How would these translate into practice? If the drugs have both ‘rapid-onset and long-term benefits after only one or a few doses’ and response depends on set and setting, how should the studies account for and capture these effects? 
 
Crude psychedelic plant extracts are unlikely to make it to the approved drugs formularies. The more likely candidates are the pure psychedelic compounds, notably psilocybin, LSD and mescaline. The manufacturers may take a lead from these molecules and synthesise more patentable alternatives to make their investments pay, but such molecules would then require generation of preclinical evidence of safety, another long and arduous task. As for the use of psychedelics as paths to enlightenment, these are likely to continue to be confined to private spaces and mountain slopes. But there is hope.
 
On February 3, 2023, the Australian Drug Regulators, the Therapeutic Goods Administration, announced that although, 
 
There are currently no approved products containing psilocybin or MDMA that the TGA has evaluated for quality, safety and efficacy’, they have made an amendment to the regulations that from 1 July would allow ‘specifically authorised psychiatrists to access and legally supply a specified ’unapproved’ medicine containing these substances to patients under their care for these specific uses - MDMA for the treatment of post-traumatic stress disorder and psilocybin for treatment-resistant depression.
 
Conflicts of Interest: Alain Li Wan Po served as consultant several major pharmaceutical companies including Ciba-Geigy which subsequently merged with Sandoz to form Novartis.

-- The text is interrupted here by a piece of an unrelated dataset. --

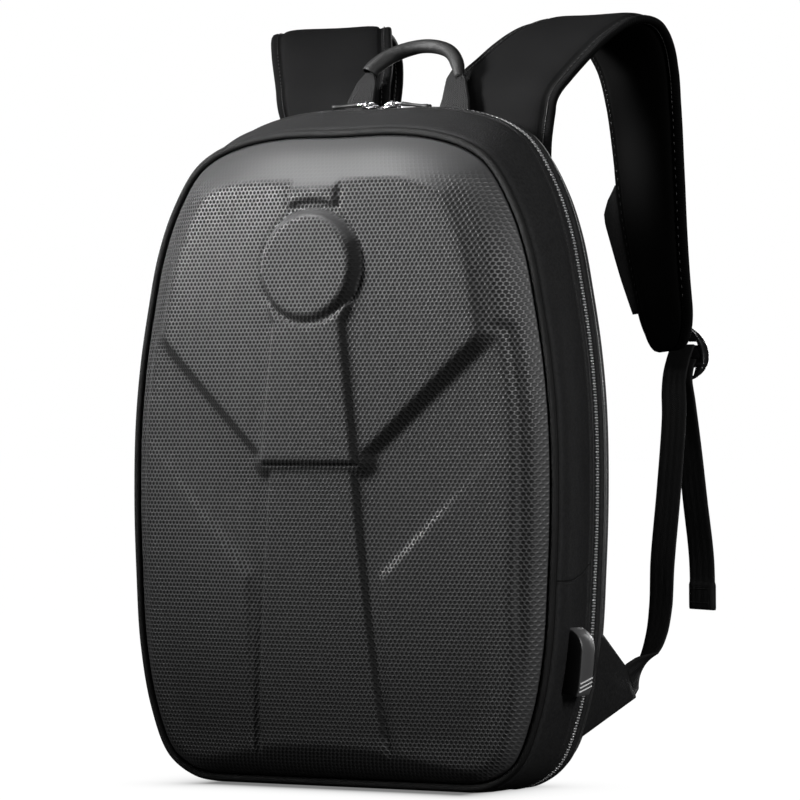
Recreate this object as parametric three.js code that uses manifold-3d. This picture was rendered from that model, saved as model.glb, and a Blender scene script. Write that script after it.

He was Professor of Pharmaceutics at the University of Nottingham, Queen’s University of Belfast and The University of Aston in Birmingham. He was also a member of the Committee on Safety of Medicines, the advisory body to the British Drugs Licensing Authority, now the Medicines and Healthcare products Regulatory Agency (MHRA).
 
Photo credits: Wikipedia commons

[i] The term psychedelics drugs once included only drugs (e.g. LSD, psilocybin and mescaline) that seem to have 5-hydroxuytryptamine 2A (5-HT2A) as the main molecular target. The term now includes drugs such as MDMA (ecstasy), phencyclidine (angel dust) and ketamine which are known to act on other targets.